Wednesday, December 03, 2003

Netflix & Monkees

My wife and I use netflix to rent our DVDs. I've been using them for three years now and I have let my Blockbuster membership flag. Netflix has a much greater selection in all categories. No lines. I can have the disc out as long as I wish. Yummy.

We've been taking advantage of Netfilx's television DVD collection. We went through the first season of "Soap" (the second season ain't out yet... if anyone remembers who killed Peter Campbell, I'd appreciate it). We saw the entire first season of M*A*S*H. And we just rented the "Monkees."

Ugh. As an amateur critic and part-time buff, I must fully recognize the impact the Monkees had on culture and society. Ironically, I saw the past week the new DVD version of A Hard Days Night; which happens to be a necessary foil for the Beatles' cheap American knock-off cousin.

A Hard Days Night was revolutionary because the Beatles - four young men, unremarkable in appearance, background, intelligence; unremarkable in everything but musical talent - fictionalized their lives and captured their celebrity with a clever humility and bonhomie. The Beatles were huge superstars who could make young women screech and collapse (a fascinating psychological phenomenon that deserves study) and here they were, acting like regular blokes. Whatever a bloke is.

But life in the 50s and 60s produced a certain type of establishment thief. There was he "payola" scandal in the 50s (where record producers bribed DJs to expose trash records to increase revenue) and they got cagier in the 60s with the Monkees.

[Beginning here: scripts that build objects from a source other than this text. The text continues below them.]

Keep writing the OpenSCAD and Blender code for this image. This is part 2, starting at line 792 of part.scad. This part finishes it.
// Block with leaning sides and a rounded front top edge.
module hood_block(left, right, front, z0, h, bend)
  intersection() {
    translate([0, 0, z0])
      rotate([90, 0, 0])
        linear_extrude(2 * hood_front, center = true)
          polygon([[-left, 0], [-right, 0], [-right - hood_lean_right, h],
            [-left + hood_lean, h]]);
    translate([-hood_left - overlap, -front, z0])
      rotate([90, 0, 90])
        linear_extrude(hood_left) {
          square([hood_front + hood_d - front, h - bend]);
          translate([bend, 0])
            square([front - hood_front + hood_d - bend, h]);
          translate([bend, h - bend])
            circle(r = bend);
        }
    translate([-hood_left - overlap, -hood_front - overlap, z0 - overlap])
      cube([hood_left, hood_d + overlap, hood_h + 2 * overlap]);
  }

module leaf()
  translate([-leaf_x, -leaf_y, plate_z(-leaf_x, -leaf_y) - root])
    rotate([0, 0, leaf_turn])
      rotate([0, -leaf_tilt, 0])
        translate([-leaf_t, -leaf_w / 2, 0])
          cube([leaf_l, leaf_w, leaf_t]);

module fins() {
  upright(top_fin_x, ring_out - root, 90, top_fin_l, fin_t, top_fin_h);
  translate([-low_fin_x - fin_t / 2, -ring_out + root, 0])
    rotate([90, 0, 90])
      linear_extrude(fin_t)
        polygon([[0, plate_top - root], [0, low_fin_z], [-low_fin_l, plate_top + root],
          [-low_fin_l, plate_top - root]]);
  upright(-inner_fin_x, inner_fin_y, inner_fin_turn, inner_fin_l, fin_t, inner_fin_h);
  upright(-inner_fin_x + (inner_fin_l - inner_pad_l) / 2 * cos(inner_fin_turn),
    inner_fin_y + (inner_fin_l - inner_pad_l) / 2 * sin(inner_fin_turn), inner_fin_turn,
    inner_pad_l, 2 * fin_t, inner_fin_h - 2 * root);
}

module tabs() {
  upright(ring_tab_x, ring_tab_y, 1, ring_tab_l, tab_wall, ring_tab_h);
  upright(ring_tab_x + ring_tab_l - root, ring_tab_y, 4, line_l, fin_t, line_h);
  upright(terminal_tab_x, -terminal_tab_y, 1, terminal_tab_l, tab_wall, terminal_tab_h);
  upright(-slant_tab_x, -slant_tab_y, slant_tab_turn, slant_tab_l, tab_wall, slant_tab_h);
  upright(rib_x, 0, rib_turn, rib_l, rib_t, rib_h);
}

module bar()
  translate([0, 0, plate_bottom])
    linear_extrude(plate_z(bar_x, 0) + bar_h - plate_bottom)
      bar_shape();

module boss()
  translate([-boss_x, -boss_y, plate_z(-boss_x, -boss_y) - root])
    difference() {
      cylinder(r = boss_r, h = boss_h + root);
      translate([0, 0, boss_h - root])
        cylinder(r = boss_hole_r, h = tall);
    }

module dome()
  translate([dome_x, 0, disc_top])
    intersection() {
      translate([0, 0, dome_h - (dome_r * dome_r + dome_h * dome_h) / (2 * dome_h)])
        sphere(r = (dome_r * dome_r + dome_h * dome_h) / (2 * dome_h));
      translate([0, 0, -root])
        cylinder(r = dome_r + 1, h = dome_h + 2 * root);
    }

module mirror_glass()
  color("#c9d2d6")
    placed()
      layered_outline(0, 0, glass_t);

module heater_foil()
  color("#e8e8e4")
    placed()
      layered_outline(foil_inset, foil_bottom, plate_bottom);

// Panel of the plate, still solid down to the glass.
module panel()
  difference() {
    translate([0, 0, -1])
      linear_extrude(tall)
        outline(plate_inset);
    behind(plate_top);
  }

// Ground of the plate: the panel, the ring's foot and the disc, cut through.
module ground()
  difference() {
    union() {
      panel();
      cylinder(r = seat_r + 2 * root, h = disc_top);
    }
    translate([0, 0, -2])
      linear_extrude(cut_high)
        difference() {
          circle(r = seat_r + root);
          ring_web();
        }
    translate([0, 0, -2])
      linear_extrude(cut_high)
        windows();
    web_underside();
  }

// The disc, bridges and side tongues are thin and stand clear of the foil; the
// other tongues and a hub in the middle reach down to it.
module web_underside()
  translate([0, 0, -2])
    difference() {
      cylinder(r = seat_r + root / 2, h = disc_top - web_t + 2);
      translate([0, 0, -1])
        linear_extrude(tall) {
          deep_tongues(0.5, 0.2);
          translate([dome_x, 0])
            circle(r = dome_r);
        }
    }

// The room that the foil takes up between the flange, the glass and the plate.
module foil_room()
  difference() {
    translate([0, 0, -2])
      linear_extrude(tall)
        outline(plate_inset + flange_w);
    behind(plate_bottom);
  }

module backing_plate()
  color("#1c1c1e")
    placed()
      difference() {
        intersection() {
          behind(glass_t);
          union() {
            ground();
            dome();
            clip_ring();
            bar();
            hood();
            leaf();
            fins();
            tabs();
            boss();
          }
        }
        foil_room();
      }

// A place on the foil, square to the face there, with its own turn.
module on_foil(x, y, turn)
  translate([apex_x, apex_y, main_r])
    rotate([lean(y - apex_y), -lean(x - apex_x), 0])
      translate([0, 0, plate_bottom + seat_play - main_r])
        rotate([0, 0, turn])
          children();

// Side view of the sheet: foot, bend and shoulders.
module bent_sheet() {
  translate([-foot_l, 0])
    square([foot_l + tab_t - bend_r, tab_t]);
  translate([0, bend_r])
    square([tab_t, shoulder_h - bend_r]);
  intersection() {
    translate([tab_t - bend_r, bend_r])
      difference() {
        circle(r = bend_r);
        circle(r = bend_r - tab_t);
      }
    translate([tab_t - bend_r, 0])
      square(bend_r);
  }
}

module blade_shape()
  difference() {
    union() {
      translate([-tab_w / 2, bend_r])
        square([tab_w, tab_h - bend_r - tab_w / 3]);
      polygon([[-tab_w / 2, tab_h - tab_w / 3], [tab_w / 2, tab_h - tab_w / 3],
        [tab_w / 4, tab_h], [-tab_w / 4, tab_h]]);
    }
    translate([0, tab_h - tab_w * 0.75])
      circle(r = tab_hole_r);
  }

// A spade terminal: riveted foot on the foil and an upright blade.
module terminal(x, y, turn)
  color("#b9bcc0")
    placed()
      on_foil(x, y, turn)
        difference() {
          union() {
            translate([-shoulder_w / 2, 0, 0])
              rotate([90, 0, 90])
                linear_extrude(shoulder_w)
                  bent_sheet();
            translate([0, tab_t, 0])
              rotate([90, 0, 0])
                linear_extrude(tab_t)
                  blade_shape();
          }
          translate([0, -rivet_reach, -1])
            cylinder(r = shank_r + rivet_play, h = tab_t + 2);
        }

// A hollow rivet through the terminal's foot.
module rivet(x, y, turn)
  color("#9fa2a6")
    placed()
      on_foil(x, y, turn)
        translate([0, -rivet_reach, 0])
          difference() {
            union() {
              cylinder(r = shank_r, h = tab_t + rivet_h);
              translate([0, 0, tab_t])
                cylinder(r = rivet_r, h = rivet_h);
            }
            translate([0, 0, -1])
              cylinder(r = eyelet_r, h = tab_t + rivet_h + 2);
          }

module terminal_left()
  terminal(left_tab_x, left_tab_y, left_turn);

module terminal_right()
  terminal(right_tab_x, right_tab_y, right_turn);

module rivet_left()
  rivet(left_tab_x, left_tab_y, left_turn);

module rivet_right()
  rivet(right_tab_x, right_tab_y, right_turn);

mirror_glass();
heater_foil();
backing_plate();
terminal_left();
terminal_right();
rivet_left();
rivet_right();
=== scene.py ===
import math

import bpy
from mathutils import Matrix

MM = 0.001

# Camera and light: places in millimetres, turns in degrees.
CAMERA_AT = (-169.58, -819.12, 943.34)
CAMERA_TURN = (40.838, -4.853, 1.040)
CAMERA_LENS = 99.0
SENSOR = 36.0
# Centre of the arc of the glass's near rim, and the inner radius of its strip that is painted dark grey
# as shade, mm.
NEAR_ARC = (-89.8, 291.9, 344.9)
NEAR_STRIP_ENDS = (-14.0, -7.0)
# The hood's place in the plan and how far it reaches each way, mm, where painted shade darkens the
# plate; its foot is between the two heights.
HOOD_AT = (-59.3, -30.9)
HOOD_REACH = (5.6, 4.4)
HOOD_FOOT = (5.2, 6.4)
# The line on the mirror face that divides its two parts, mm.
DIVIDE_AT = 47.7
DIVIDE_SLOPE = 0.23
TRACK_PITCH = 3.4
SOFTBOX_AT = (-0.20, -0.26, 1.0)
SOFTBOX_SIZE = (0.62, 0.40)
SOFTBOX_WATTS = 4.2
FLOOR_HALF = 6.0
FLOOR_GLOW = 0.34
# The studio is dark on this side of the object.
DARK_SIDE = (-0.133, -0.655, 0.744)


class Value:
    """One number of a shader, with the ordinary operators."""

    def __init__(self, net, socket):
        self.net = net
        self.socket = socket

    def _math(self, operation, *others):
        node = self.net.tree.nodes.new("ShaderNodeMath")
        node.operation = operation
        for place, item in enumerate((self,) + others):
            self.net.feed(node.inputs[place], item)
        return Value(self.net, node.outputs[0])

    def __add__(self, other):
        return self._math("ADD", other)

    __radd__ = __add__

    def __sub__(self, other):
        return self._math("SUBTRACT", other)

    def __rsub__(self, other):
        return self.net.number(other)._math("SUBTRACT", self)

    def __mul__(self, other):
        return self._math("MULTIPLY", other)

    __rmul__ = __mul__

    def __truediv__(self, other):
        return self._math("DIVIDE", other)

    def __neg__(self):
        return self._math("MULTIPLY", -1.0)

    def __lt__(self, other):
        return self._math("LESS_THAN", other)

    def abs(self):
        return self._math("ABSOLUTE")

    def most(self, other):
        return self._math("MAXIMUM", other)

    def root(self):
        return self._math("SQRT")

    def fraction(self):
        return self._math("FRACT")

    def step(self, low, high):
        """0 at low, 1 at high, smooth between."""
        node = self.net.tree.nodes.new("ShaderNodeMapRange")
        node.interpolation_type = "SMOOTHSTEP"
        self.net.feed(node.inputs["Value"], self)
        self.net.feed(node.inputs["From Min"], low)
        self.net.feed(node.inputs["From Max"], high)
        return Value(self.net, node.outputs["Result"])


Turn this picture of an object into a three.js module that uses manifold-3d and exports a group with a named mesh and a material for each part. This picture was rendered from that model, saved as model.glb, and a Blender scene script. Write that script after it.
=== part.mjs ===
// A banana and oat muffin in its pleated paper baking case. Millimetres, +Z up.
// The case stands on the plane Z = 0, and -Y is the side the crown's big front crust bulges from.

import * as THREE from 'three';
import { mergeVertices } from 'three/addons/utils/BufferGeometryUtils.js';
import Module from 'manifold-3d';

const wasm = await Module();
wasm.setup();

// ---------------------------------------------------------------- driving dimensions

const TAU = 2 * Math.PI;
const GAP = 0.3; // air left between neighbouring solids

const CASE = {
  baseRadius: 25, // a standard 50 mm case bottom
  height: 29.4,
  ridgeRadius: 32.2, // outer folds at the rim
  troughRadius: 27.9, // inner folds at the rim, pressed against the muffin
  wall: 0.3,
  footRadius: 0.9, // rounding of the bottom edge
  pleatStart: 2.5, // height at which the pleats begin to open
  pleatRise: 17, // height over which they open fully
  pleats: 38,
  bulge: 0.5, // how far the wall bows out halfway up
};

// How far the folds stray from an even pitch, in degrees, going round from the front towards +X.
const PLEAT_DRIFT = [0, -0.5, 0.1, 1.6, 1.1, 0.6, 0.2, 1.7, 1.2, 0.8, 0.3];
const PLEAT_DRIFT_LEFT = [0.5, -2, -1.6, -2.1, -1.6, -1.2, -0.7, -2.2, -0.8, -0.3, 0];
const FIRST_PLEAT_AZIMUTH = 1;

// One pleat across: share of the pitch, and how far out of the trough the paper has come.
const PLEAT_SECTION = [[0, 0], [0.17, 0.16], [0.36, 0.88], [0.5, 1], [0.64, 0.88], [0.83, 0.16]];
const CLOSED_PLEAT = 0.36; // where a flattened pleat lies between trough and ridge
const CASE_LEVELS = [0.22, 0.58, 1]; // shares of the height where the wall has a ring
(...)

Its odd to watch them now, knowing the lie. They were presented as a heartthrob band, just like the Beatles, doing zany lovable things, like the Beatles, and demonstrating song-making & playing talent, like the Beatles. The songs were high quality, because they were written by the likes of Neal Diamond. They playing was mediocre (but so was early Beatles, face it).

And the show was innovative. They invented the concept of "absurd cutaways" (at least in American TV) and that is the staple of many recent clever shows (e.g. Ally McBeal). The show, for that alone, has merit.

So, while watching it, I wondered why I should care about the lie! Who cares if they duped millions of people into thinking they were watching an even cuter Beatles.

But the show stinks. It's annoying and puerile. And you could stand that if you felt they were doing the show as a lark, killing time between song-writing and singing . But two of them were actors (the funny ones), two were bad musicians. The only reason to watch it, back then, was to see second-rate Beatles do funny schtick.

The badness of the show became unbearable when I realized the true extent of the cynicism. That's why I am writing this now.